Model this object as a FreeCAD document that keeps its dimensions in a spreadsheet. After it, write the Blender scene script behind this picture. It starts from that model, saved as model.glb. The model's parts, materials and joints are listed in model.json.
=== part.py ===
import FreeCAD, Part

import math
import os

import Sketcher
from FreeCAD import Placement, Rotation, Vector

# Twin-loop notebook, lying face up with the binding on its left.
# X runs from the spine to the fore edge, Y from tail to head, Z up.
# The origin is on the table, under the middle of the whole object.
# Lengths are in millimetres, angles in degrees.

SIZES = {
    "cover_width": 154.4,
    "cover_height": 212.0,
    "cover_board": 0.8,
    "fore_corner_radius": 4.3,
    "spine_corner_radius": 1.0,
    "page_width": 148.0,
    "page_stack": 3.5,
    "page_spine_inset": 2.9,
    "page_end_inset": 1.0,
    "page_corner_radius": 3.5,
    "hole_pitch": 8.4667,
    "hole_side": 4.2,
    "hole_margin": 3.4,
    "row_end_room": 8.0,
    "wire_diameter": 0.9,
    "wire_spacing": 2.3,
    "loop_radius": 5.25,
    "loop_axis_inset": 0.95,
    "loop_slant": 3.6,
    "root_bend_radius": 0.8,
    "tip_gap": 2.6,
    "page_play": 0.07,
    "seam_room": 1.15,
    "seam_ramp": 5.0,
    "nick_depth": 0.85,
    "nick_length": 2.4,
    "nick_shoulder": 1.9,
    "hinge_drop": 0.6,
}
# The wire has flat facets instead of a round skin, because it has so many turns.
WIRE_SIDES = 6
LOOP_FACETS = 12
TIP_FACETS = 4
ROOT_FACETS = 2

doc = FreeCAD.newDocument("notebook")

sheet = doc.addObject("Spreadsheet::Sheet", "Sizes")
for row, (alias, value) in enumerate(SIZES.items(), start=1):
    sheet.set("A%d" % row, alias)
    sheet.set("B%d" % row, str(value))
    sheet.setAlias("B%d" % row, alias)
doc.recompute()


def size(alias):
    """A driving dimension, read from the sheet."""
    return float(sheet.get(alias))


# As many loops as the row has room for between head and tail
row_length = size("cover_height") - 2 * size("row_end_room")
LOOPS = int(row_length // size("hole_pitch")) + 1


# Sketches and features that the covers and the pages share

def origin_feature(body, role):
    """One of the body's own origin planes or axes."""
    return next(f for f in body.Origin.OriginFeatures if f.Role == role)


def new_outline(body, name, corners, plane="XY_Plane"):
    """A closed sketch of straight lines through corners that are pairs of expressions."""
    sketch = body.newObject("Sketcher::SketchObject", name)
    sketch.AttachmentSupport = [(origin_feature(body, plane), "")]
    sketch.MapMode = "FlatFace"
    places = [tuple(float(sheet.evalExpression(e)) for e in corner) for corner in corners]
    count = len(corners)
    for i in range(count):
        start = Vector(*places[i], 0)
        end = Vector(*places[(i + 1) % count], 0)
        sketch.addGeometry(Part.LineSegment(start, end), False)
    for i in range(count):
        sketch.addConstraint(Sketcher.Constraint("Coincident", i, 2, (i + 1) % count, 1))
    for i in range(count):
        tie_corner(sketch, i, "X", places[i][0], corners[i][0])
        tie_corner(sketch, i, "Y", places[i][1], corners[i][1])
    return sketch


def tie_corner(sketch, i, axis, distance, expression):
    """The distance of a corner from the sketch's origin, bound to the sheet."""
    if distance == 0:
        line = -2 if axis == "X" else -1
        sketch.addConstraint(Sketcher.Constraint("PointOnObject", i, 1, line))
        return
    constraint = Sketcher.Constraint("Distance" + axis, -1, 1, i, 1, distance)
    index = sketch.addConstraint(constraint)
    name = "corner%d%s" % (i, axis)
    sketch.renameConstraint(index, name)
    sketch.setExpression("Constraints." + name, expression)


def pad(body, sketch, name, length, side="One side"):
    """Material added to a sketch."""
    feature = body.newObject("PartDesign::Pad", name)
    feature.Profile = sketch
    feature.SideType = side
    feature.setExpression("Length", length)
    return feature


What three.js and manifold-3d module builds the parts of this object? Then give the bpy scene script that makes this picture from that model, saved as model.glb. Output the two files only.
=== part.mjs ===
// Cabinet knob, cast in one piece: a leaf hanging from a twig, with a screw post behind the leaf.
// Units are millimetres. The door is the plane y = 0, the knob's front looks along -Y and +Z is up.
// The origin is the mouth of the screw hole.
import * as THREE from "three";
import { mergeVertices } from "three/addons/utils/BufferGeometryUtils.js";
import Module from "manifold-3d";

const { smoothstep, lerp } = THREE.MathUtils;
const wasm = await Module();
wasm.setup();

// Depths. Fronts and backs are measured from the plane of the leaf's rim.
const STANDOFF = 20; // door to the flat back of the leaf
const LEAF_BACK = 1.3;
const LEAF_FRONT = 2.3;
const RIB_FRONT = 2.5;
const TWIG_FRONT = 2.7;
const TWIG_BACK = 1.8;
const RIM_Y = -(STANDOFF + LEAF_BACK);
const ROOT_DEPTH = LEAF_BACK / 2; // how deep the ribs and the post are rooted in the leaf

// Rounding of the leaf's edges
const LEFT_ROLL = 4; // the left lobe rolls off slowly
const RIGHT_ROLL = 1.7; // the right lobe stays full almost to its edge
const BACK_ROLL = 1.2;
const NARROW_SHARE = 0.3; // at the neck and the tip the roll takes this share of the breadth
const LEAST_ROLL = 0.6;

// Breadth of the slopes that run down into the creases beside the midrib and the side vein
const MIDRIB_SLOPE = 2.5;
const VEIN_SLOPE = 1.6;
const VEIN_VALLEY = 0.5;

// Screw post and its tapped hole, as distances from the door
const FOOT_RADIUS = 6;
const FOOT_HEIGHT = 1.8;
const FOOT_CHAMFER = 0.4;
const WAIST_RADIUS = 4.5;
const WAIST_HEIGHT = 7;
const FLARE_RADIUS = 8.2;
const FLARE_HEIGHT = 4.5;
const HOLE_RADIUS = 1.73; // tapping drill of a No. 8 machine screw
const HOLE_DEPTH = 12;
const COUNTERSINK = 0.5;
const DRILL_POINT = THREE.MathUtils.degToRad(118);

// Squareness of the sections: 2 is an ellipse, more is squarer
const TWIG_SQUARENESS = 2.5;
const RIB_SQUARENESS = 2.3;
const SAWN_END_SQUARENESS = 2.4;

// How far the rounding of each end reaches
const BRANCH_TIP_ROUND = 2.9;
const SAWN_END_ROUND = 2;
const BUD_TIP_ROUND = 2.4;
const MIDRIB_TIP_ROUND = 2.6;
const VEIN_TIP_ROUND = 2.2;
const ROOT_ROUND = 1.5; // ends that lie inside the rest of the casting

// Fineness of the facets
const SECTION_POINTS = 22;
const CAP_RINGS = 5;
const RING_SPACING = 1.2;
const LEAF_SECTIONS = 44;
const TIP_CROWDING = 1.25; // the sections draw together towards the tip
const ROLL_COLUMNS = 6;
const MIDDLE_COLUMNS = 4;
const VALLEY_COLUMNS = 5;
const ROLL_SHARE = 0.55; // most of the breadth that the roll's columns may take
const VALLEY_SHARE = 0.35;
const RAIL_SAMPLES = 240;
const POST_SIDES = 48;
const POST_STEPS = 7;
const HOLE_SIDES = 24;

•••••

● Exercise goal:
Every entry in the listing must be retyped exactly.

● Task result:
Model this object as a FreeCAD document that keeps its dimensions in a spreadsheet. After it, write the Blender scene script behind this picture. It starts from that model, saved as model.glb. The model's parts, materials and joints are listed in model.json.
=== part.py ===
import FreeCAD, Part

import math
import os

import Sketcher
from FreeCAD import Placement, Rotation, Vector

# Twin-loop notebook, lying face up with the binding on its left.
# X runs from the spine to the fore edge, Y from tail to head, Z up.
# The origin is on the table, under the middle of the whole object.
# Lengths are in millimetres, angles in degrees.

SIZES = {
    "cover_width": 154.4,
    "cover_height": 212.0,
    "cover_board": 0.8,
    "fore_corner_radius": 4.3,
    "spine_corner_radius": 1.0,
    "page_width": 148.0,
    "page_stack": 3.5,
    "page_spine_inset": 2.9,
    "page_end_inset": 1.0,
    "page_corner_radius": 3.5,
    "hole_pitch": 8.4667,
    "hole_side": 4.2,
    "hole_margin": 3.4,
    "row_end_room": 8.0,
    "wire_diameter": 0.9,
    "wire_spacing": 2.3,
    "loop_radius": 5.25,
    "loop_axis_inset": 0.95,
    "loop_slant": 3.6,
    "root_bend_radius": 0.8,
    "tip_gap": 2.6,
    "page_play": 0.07,
    "seam_room": 1.15,
    "seam_ramp": 5.0,
    "nick_depth": 0.85,
    "nick_length": 2.4,
    "nick_shoulder": 1.9,
    "hinge_drop": 0.6,
}
# The wire has flat facets instead of a round skin, because it has so many turns.
WIRE_SIDES = 6
LOOP_FACETS = 12
TIP_FACETS = 4
ROOT_FACETS = 2

doc = FreeCAD.newDocument("notebook")

sheet = doc.addObject("Spreadsheet::Sheet", "Sizes")
for row, (alias, value) in enumerate(SIZES.items(), start=1):
    sheet.set("A%d" % row, alias)
    sheet.set("B%d" % row, str(value))
    sheet.setAlias("B%d" % row, alias)
doc.recompute()


def size(alias):
    """A driving dimension, read from the sheet."""
    return float(sheet.get(alias))


# As many loops as the row has room for between head and tail
row_length = size("cover_height") - 2 * size("row_end_room")
LOOPS = int(row_length // size("hole_pitch")) + 1


# Sketches and features that the covers and the pages share

def origin_feature(body, role):
    """One of the body's own origin planes or axes."""
    return next(f for f in body.Origin.OriginFeatures if f.Role == role)


def new_outline(body, name, corners, plane="XY_Plane"):
    """A closed sketch of straight lines through corners that are pairs of expressions."""
    sketch = body.newObject("Sketcher::SketchObject", name)
    sketch.AttachmentSupport = [(origin_feature(body, plane), "")]
    sketch.MapMode = "FlatFace"
    places = [tuple(float(sheet.evalExpression(e)) for e in corner) for corner in corners]
    count = len(corners)
    for i in range(count):
        start = Vector(*places[i], 0)
        end = Vector(*places[(i + 1) % count], 0)
        sketch.addGeometry(Part.LineSegment(start, end), False)
    for i in range(count):
        sketch.addConstraint(Sketcher.Constraint("Coincident", i, 2, (i + 1) % count, 1))
    for i in range(count):
        tie_corner(sketch, i, "X", places[i][0], corners[i][0])
        tie_corner(sketch, i, "Y", places[i][1], corners[i][1])
    return sketch


def tie_corner(sketch, i, axis, distance, expression):
    """The distance of a corner from the sketch's origin, bound to the sheet."""
    if distance == 0:
        line = -2 if axis == "X" else -1
        sketch.addConstraint(Sketcher.Constraint("PointOnObject", i, 1, line))
        return
    constraint = Sketcher.Constraint("Distance" + axis, -1, 1, i, 1, distance)
    index = sketch.addConstraint(constraint)
    name = "corner%d%s" % (i, axis)
    sketch.renameConstraint(index, name)
    sketch.setExpression("Constraints." + name, expression)


def pad(body, sketch, name, length, side="One side"):
    """Material added to a sketch."""
    feature = body.newObject("PartDesign::Pad", name)
    feature.Profile = sketch
    feature.SideType = side
    feature.setExpression("Length", length)
    return feature


What three.js and manifold-3d module builds the parts of this object? Then give the bpy scene script that makes this picture from that model, saved as model.glb. Output the two files only.
=== part.mjs ===
// Cabinet knob, cast in one piece: a leaf hanging from a twig, with a screw post behind the leaf.
// Units are millimetres. The door is the plane y = 0, the knob's front looks along -Y and +Z is up.
// The origin is the mouth of the screw hole.
import * as THREE from "three";
import { mergeVertices } from "three/addons/utils/BufferGeometryUtils.js";
import Module from "manifold-3d";

const { smoothstep, lerp } = THREE.MathUtils;
const wasm = await Module();
wasm.setup();

// Depths. Fronts and backs are measured from the plane of the leaf's rim.
const STANDOFF = 20; // door to the flat back of the leaf
const LEAF_BACK = 1.3;
const LEAF_FRONT = 2.3;
const RIB_FRONT = 2.5;
const TWIG_FRONT = 2.7;
const TWIG_BACK = 1.8;
const RIM_Y = -(STANDOFF + LEAF_BACK);
const ROOT_DEPTH = LEAF_BACK / 2; // how deep the ribs and the post are rooted in the leaf

// Rounding of the leaf's edges
const LEFT_ROLL = 4; // the left lobe rolls off slowly
const RIGHT_ROLL = 1.7; // the right lobe stays full almost to its edge
const BACK_ROLL = 1.2;
const NARROW_SHARE = 0.3; // at the neck and the tip the roll takes this share of the breadth
const LEAST_ROLL = 0.6;

// Breadth of the slopes that run down into the creases beside the midrib and the side vein
const MIDRIB_SLOPE = 2.5;
const VEIN_SLOPE = 1.6;
const VEIN_VALLEY = 0.5;

// Screw post and its tapped hole, as distances from the door
const FOOT_RADIUS = 6;
const FOOT_HEIGHT = 1.8;
const FOOT_CHAMFER = 0.4;
const WAIST_RADIUS = 4.5;
const WAIST_HEIGHT = 7;
const FLARE_RADIUS = 8.2;
const FLARE_HEIGHT = 4.5;
const HOLE_RADIUS = 1.73; // tapping drill of a No. 8 machine screw
const HOLE_DEPTH = 12;
const COUNTERSINK = 0.5;
const DRILL_POINT = THREE.MathUtils.degToRad(118);

// Squareness of the sections: 2 is an ellipse, more is squarer
const TWIG_SQUARENESS = 2.5;
const RIB_SQUARENESS = 2.3;
const SAWN_END_SQUARENESS = 2.4;

// How far the rounding of each end reaches
const BRANCH_TIP_ROUND = 2.9;
const SAWN_END_ROUND = 2;
const BUD_TIP_ROUND = 2.4;
const MIDRIB_TIP_ROUND = 2.6;
const VEIN_TIP_ROUND = 2.2;
const ROOT_ROUND = 1.5; // ends that lie inside the rest of the casting

// Fineness of the facets
const SECTION_POINTS = 22;
const CAP_RINGS = 5;
const RING_SPACING = 1.2;
const LEAF_SECTIONS = 44;
const TIP_CROWDING = 1.25; // the sections draw together towards the tip
const ROLL_COLUMNS = 6;
const MIDDLE_COLUMNS = 4;
const VALLEY_COLUMNS = 5;
const ROLL_SHARE = 0.55; // most of the breadth that the roll's columns may take
const VALLEY_SHARE = 0.35;
const RAIL_SAMPLES = 240;
const POST_SIDES = 48;
const POST_STEPS = 7;
const HOLE_SIDES = 24;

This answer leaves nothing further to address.